The college commission of the Southern Association of Colleges and Schools has voted to strip Brewton-Parker College of its accreditation, putting the institution's eligibility for federal financial aid -- and perhaps its future -- at risk.
The Georgia Baptist college had been on probation for the past year because of its failure to meet several of the Southern Association's requirements regarding financial stability and controls.
Under SACS rules, the institution can appeal the ruling to the commission, and Brewton-Parker said in a news release that it would do so.
“We are operationally in the black, our present budget is balanced, we project finishing this fiscal year in the black, and our Board of Trustees approved a balanced budget for 2014-2015,” President Ergun Caner said in a statement. He expressed confidence that “SACS leaders will take all of these changes into account and reconsider their ruling in our appeal this August.”
But the news release also indicated that college officials aren't taking their chances: Caner said he had instructed Brewton-Parker's lawyers to "file an appeal in the courts, challenging the finding of the SACS committee.”
SACS placed four other colleges on probation. They include three private nonprofit institutions -- Louisiana College, Newberry College, and Paine College -- along with South Carolina State University.

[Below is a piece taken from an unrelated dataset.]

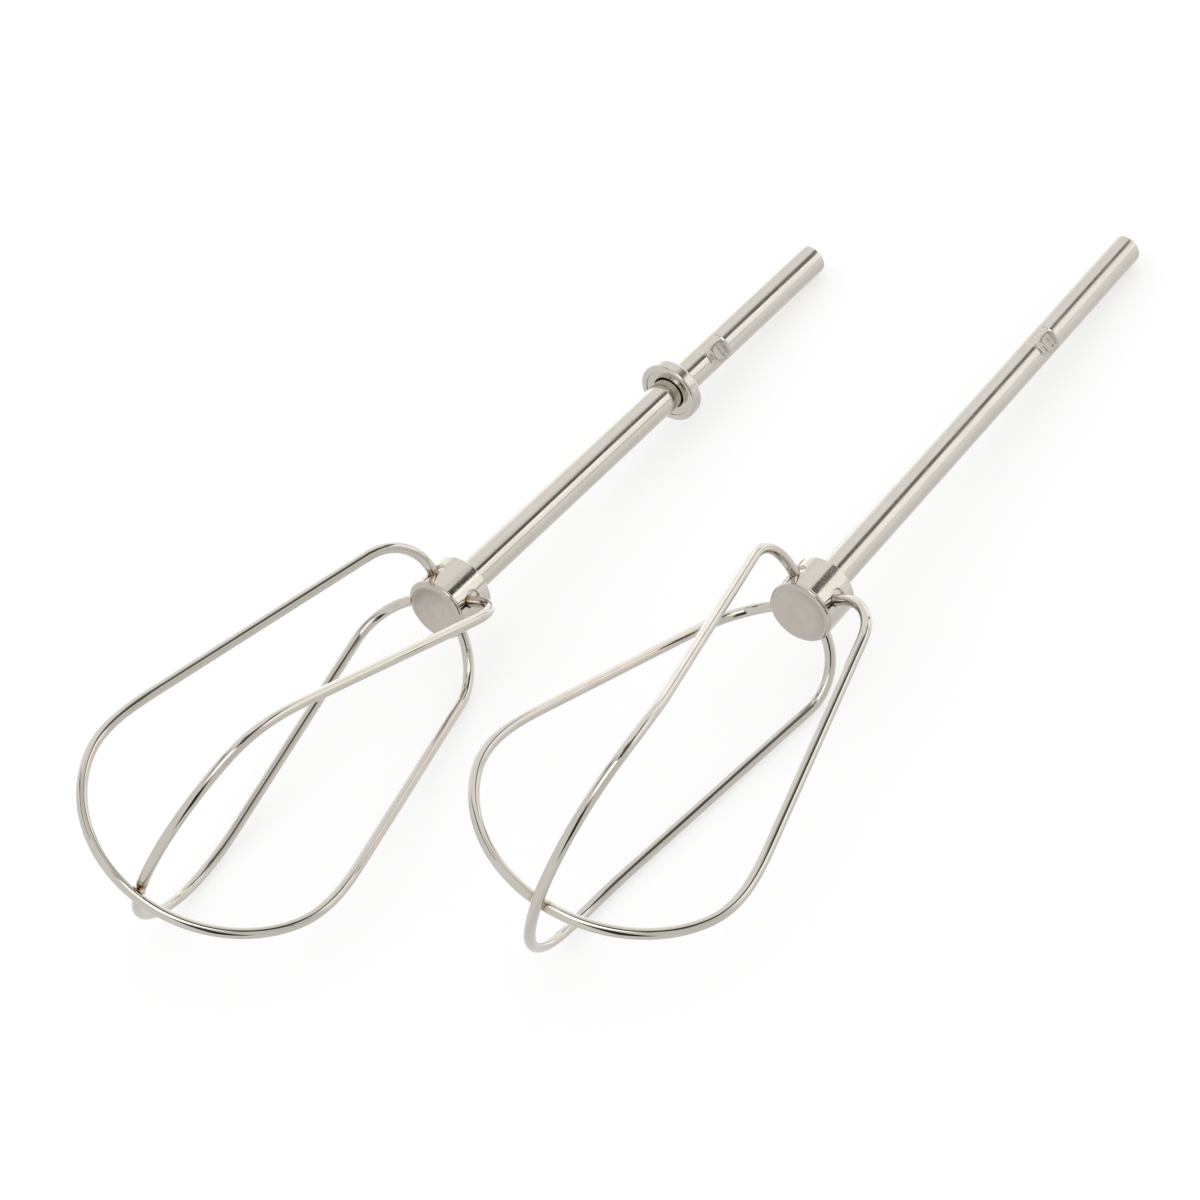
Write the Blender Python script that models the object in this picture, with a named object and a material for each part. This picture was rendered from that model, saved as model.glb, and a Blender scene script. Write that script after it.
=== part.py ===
"""A pair of loose wire beaters for a hand mixer, lying side by side.

Each beater is built in its own axes: the origin is the centre of the hub's front
face, +Z runs along the shaft's axis towards the tip of the wire cage, and the shaft
runs back along -Z. An empty then lays each beater on the plane Z = 0.
The right beater's cage is the mirror image of the left one's, so that the two can
turn in opposite directions side by side.
World axes: +Z up, +Y from the cages' tips towards the shafts' ends, +X from the
left beater to the right one.
"""

import math

import bmesh
import bpy
from mathutils import Matrix, Vector

MM = 0.001
GAP = 0.3 * MM  # clearance kept between neighbouring pieces

# Shaft
SHAFT_R = 3.0 * MM
SHAFT_FRONT_Z = -5.2 * MM
SHAFT_END_Z = -118.3 * MM
SHAFT_CHAMFER = 0.5 * MM
LUG_Z = -84.0 * MM
LUG_REACH = 3.9 * MM  # from the shaft's axis to the top of a drive lug
LUG_LENGTH = 4.8 * MM
LUG_WIDTH = 3.6 * MM
LUG_ROUNDING = 0.6 * MM
LUG_ANGLE = math.radians(-74)

# Hub
HUB_R = 6.0 * MM
HUB_BACK_Z = -8.7 * MM
HUB_BEVEL = 0.4 * MM
CAP_THICKNESS = 0.75 * MM
CAP_SPIGOT = 0.9 * MM
HUB_FRONT_Z = -(CAP_THICKNESS + GAP)
BORE_R = SHAFT_R + GAP

# Wire cage
WIRE_R = 1.0 * MM
WIRE_END_R = 2.0 * MM  # how near the shaft's axis a wire end reaches inside the hub
ENTRY_Z = -3.4 * MM
ELBOW_BEND_R = 10.0 * MM
TIP_ARC_R = 25.0 * MM
BLEND = 10.0 * MM  # length on each side over which a flank turns into the tip arc
CAGE_TWIST = math.radians(44)
OUTER_TIP_Z = 83.4 * MM
INNER_TIP_Z = OUTER_TIP_Z - 2 * WIRE_R - GAP
OUTER_ELBOW_R = 15.5 * MM
INNER_ELBOW_R = 16.3 * MM

# Collar on the left shaft only
COLLAR_R = 6.0 * MM
COLLAR_FRONT_Z = -70.7 * MM
COLLAR_BACK_Z = -73.7 * MM
COLLAR_BEVEL = 0.9 * MM
COUNTERBORE_R = 4.5 * MM
COUNTERBORE_DEPTH = 1.0 * MM

# How each beater lies: hub face centre, heading of the tip, rise of the tip, and
# turn about its own axis (the left cage turns to the right as it widens)
LEFT = {
    "place": (-34.63 * MM, -25.57 * MM, 15.25 * MM),
    "heading": -91.97,
    "rise": 5.94,
    "roll": 12.49,
    "hand": 1,
}
RIGHT = {
    "place": (33.19 * MM, -8.23 * MM, 16.27 * MM),
    "heading": -88.03,
    "rise": 6.47,
    "roll": 15.91,
    "hand": -1,
}

ROUND_STEPS = 32
STEEL = (0.74, 0.72, 0.68, 1.0)


def clear_scene():
    for obj in list(bpy.data.objects):
        bpy.data.objects.remove(obj, do_unlink=True)


def steel_material(name, roughness):
    material = bpy.data.materials.new(name)
    material.use_nodes = True
    shader = material.node_tree.nodes["Principled BSDF"]
    shader.inputs["Base Color"].default_value = STEEL
    shader.inputs["Metallic"].default_value = 1.0
    shader.inputs["Roughness"].default_value = roughness
    material.diffuse_color = STEEL
    return material


def add_object(name, data, parent, roughness=0.25):
    """Link an object for a mesh or curve, in the axes of its parent."""
    obj = bpy.data.objects.new(name, data)
    bpy.context.collection.objects.link(obj)
    data.materials.append(steel_material(name, roughness))
    obj.parent = parent
    return obj


def beater_axes(name, lay):
    """An empty whose axes are the beater's own: +Z towards the tip."""
    empty = bpy.data.objects.new(name, None)
    bpy.context.collection.objects.link(empty)
    heading = Matrix.Rotation(math.radians(lay["heading"]), 4, "Z")
    tip_rise = Matrix.Rotation(math.radians(90 - lay["rise"]), 4, "Y")
    roll = Matrix.Rotation(math.radians(lay["roll"]), 4, "Z")
    empty.matrix_world = Matrix.Translation(lay["place"]) @ heading @ tip_rise @ roll
    return empty


def turned_mesh(name, profile):
    """A solid of revolution about Z from a closed (radius, z) outline.

    The outline runs anticlockwise seen with the radius to the right and Z up.
    """
    bm = bmesh.new()
    outline = [bm.verts.new((radius, 0.0, z)) for radius, z in profile]
    edges = [bm.edges.new((a, b)) for a, b in zip(outline, outline[1:])]
    if profile[0][0] > 0 or profile[-1][0] > 0:
        edges.append(bm.edges.new((outline[-1], outline[0])))
    bmesh.ops.spin(
        bm,
        geom=outline + edges,
        cent=(0, 0, 0),
        axis=(0, 0, 1),
        angle=2 * math.pi,
        steps=ROUND_STEPS,
        use_merge=True,
    )
    bmesh.ops.remove_doubles(bm, verts=bm.verts, dist=1e-6)
    bmesh.ops.recalc_face_normals(bm, faces=bm.faces)
    mesh = bpy.data.meshes.new(name)
    bm.to_mesh(mesh)
    bm.free()
    mesh.shade_smooth()
    mesh.set_sharp_from_angle(angle=math.radians(30))
    return mesh


def boolean(obj, other, operation):
    """Combine obj with a helper shape, which stays hidden."""
    other.hide_render = True
    other.display_type = "WIRE"
    modifier = obj.modifiers.new(operation.lower(), "BOOLEAN")
    modifier.operation = operation
    modifier.object = other


def helper_object(name, mesh, parent):
    obj = bpy.data.objects.new(name, mesh)
    bpy.context.collection.objects.link(obj)
    obj.parent = parent
    return obj


def drive_lug_bar(name, parent):
    """A rounded bar across the shaft; its two ends are the drive lugs."""
    bm = bmesh.new()
    bmesh.ops.create_cube(bm, size=1.0)
    bmesh.ops.scale(bm, vec=(2 * LUG_REACH, LUG_WIDTH, LUG_LENGTH), verts=bm.verts)
    bmesh.ops.bevel(
        bm,
        geom=bm.edges[:],
        offset=LUG_ROUNDING,
        offset_type="OFFSET",
        segments=2,
        profile=0.5,
        affect="EDGES",
    )
    mesh = bpy.data.meshes.new(name)
    bm.to_mesh(mesh)
    bm.free()
    bar = helper_object(name, mesh, parent)
    bar.matrix_local = Matrix.Translation((0, 0, LUG_Z)) @ Matrix.Rotation(LUG_ANGLE, 4, "Z")
    return bar


def shaft(side, parent):
    profile = [
        (0.0, SHAFT_END_Z),
        (SHAFT_R - SHAFT_CHAMFER, SHAFT_END_Z),
        (SHAFT_R, SHAFT_END_Z + SHAFT_CHAMFER),
        (SHAFT_R, SHAFT_FRONT_Z),
        (0.0, SHAFT_FRONT_Z),
    ]
    obj = add_object(side + "_shaft", turned_mesh(side + "_shaft", profile), parent)
    boolean(obj, drive_lug_bar(side + "_lug_bar", parent), "UNION")
    return obj


def wire_slot_cutter(name, parent, angle):
    """A bar across the hub: round where the wire lies, open towards the front."""
    slot_r = WIRE_R + GAP
    half_turn = [math.pi + math.pi * step / 8 for step in range(9)]
    outline = [(slot_r * math.cos(a), ENTRY_Z + slot_r * math.sin(a)) for a in half_turn]
    outline += [(slot_r, HUB_FRONT_Z + MM), (-slot_r, HUB_FRONT_Z + MM)]
    reach = HUB_R + MM
    bm = bmesh.new()
    face = bm.faces.new([bm.verts.new((-reach, y, z)) for y, z in outline])
    swept = bmesh.ops.extrude_face_region(bm, geom=[face])
    moved = [item for item in swept["geom"] if isinstance(item, bmesh.types.BMVert)]
    bmesh.ops.translate(bm, verts=moved, vec=(2 * reach, 0, 0))
    bmesh.ops.recalc_face_normals(bm, faces=bm.faces)
    mesh = bpy.data.meshes.new(name)
    bm.to_mesh(mesh)
    bm.free()
    cutter = helper_object(name, mesh, parent)
    cutter.matrix_local = Matrix.Rotation(angle, 4, "Z")
    return cutter


def hub(side, parent):
    """The hub body: a bored cylinder with four wire slots open towards its cap."""
    profile = [
        (BORE_R, HUB_BACK_Z),
        (HUB_R - HUB_BEVEL, HUB_BACK_Z),
        (HUB_R, HUB_BACK_Z + HUB_BEVEL),
        (HUB_R, HUB_FRONT_Z),
        (BORE_R, HUB_FRONT_Z),
    ]
    obj = add_object(side + "_hub", turned_mesh(side + "_hub", profile), parent)
    for index, angle in enumerate((0.0, math.pi / 2)):
        cutter = wire_slot_cutter(f"{side}_slot_cutter_{index}", parent, angle)
        boolean(obj, cutter, "DIFFERENCE")
    return obj


def hub_cap(side, parent):
    """The disc that closes the hub, with a spigot in the hub's bore."""
    spigot_r = BORE_R - GAP
    spigot_z = -CAP_THICKNESS - CAP_SPIGOT
    profile = [
        (0.0, spigot_z),
        (spigot_r, spigot_z),
        (spigot_r, -CAP_THICKNESS),
        (HUB_R, -CAP_THICKNESS),
        (HUB_R, -HUB_BEVEL),
        (HUB_R - HUB_BEVEL, 0.0),
        (0.0, 0.0),
    ]
    return add_object(side + "_hub_cap", turned_mesh(side + "_hub_cap", profile), parent)


def collar(side, parent):
    """The ring on the shaft, rounded outside and counterbored towards the cage."""
    profile = [
        (BORE_R, COLLAR_BACK_Z),
        (COLLAR_R - COLLAR_BEVEL, COLLAR_BACK_Z),
        (COLLAR_R, COLLAR_BACK_Z + COLLAR_BEVEL),
        (COLLAR_R, COLLAR_FRONT_Z - COLLAR_BEVEL),
        (COLLAR_R - COLLAR_BEVEL, COLLAR_FRONT_Z),
        (COUNTERBORE_R, COLLAR_FRONT_Z),
        (COUNTERBORE_R, COLLAR_FRONT_Z - COUNTERBORE_DEPTH),
        (BORE_R, COLLAR_FRONT_Z - COUNTERBORE_DEPTH),
    ]
    return add_object(side + "_collar", turned_mesh(side + "_collar", profile), parent, 0.3)


def elbow(corner, into, out_of, steps):
    """Points of the bend at a corner, from direction into to direction out_of."""
    angle = into.angle(out_of)
    side = (out_of - into * into.dot(out_of)).normalized()
    start = corner - into * ELBOW_BEND_R * math.tan(angle / 2)
    centre = start + side * ELBOW_BEND_R
    turns = [angle * step / steps for step in range(steps + 1)]
    return [centre + ELBOW_BEND_R * (into * math.sin(a) - side * math.cos(a)) for a in turns]


def hermite(start, start_dir, end, end_dir, steps):
    """Points of a smooth curve between two points, without its last point."""
    pull = 2 * BLEND
    points = []
    for step in range(steps):
        t = step / steps
        points.append(
            start * (2 * t**3 - 3 * t**2 + 1)
            + start_dir * pull * (t**3 - 2 * t**2 + t)
            + end * (3 * t**2 - 2 * t**3)
            + end_dir * pull * (t**3 - t**2)
        )
    return points


def half_wire(tip_z, elbow_r, twist):
    """Centre line of one arm, from inside the hub to the tip on the axis.

    The arm leaves the hub square to the shaft, bends at the elbow, runs straight and
    skewed along the cage's flank, and blends into a flat arc about the shaft's axis.
    """
    across = Vector((math.cos(twist), math.sin(twist), 0))
    along = Vector((0, 0, 1))
    arc_centre = along * (tip_z - TIP_ARC_R)
    entry = Vector((WIRE_END_R, 0, ENTRY_Z))
    corner = Vector((elbow_r, 0, ENTRY_Z))
    widest = arc_centre + across * TIP_ARC_R
    outward = (corner - entry).normalized()
    flank = (widest - corner).normalized()
    blend_angle = BLEND / TIP_ARC_R

    def on_arc(angle):
        return arc_centre + TIP_ARC_R * (across * math.cos(angle) + along * math.sin(angle))

    arc_start_dir = along * math.cos(blend_angle) - across * math.sin(blend_angle)
    arc_steps = 9
    sweep = math.pi / 2 - blend_angle
    points = [entry] + elbow(corner, outward, flank, 6)
    points += hermite(widest - flank * BLEND, flank, on_arc(blend_angle), arc_start_dir, 5)
    points += [on_arc(blend_angle + sweep * step / arc_steps) for step in range(arc_steps + 1)]
    return points


def wire(name, parent, tip_z, elbow_r, start_angle, twist):
    """A whole wire: one arm out to the tip and the same arm turned half round, back."""
    out = half_wire(tip_z, elbow_r, twist)
    half_turn = Matrix.Rotation(math.pi, 3, "Z")
    back = [half_turn @ point for point in reversed(out[:-1])]
    placed = Matrix.Rotation(start_angle, 3, "Z")
    points = [placed @ point for point in out + back]
    curve = bpy.data.curves.new(name, "CURVE")
    curve.dimensions = "3D"
    curve.bevel_depth = WIRE_R
    curve.bevel_resolution = 3
    curve.use_fill_caps = True
    spline = curve.splines.new("POLY")
    spline.points.add(len(points) - 1)
    for spline_point, point in zip(spline.points, points):
        spline_point.co = (*point, 1.0)
    spline.use_smooth = True
    return add_object(name, curve, parent, 0.2)


def beater(side, lay):
    axes = beater_axes(side + "_beater", lay)
    twist = lay["hand"] * CAGE_TWIST
    shaft(side, axes)
    hub(side, axes)
    hub_cap(side, axes)
    wire(side + "_outer_wire", axes, OUTER_TIP_Z, OUTER_ELBOW_R, 0.0, twist)
    wire(side + "_inner_wire", axes, INNER_TIP_Z, INNER_ELBOW_R, math.pi / 2, twist)
    return axes


def build():
    clear_scene()
    left_axes = beater("left", LEFT)
    collar("left", left_axes)
    beater("right", RIGHT)


build()
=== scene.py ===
"""Looks for the pair of loose wire beaters: fine meshes, steel finishes, studio and camera.

Every piece is built in its beater's own axes, as in the CAD: the origin is the centre
of the hub cap's front face, +Z runs along the shaft's axis towards the tip of the wire
cage, and the shaft runs back along -Z. Lengths are in metres.
"""

import math

import bpy
import numpy as np
from mathutils import Matrix, Quaternion, Vector


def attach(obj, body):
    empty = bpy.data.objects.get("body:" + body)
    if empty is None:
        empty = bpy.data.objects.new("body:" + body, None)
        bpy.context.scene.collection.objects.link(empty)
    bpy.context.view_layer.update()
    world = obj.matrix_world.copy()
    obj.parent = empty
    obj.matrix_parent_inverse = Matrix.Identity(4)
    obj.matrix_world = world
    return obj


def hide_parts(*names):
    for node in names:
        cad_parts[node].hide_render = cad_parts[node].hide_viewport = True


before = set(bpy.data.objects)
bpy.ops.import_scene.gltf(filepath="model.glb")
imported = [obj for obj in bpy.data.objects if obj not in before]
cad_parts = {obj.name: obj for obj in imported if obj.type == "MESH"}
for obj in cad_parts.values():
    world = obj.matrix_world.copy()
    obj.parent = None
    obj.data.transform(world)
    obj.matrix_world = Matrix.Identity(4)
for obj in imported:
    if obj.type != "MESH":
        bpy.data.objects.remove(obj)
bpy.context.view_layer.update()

MM = 0.001
TURN = 2 * math.pi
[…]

The most recent action cited the college for what SACS called an "integrity issue," as well as its failure to comply with the accreditor's standards regarding "external influence," personnel appointments, administrative staff evaluations, control of finances, and its administration of federal student aid funds.
The college appointed an interim president in April after moving its controversial leader, Joe Aguillard, into an emeritus role. The interim chief, Argile Smith, called the decision "disappointing" but an "opportunity for Louisiana College to address the issues in preparation for the arrival of a new president.”
For the other colleges placed on probation, financial problems were the primary cause. Newberry College, which was placed on probation for six months, had been on warning because of financial concerns, as had Paine College.
South Carolina State, one of numerous public historically black institutions that is facing financial difficulties, was cited by SACS for other issues as well. The accreditor said that the university fell short of its requirements concerning governing board conflicts of interest and board/administration structure, as well as financial stability and controls.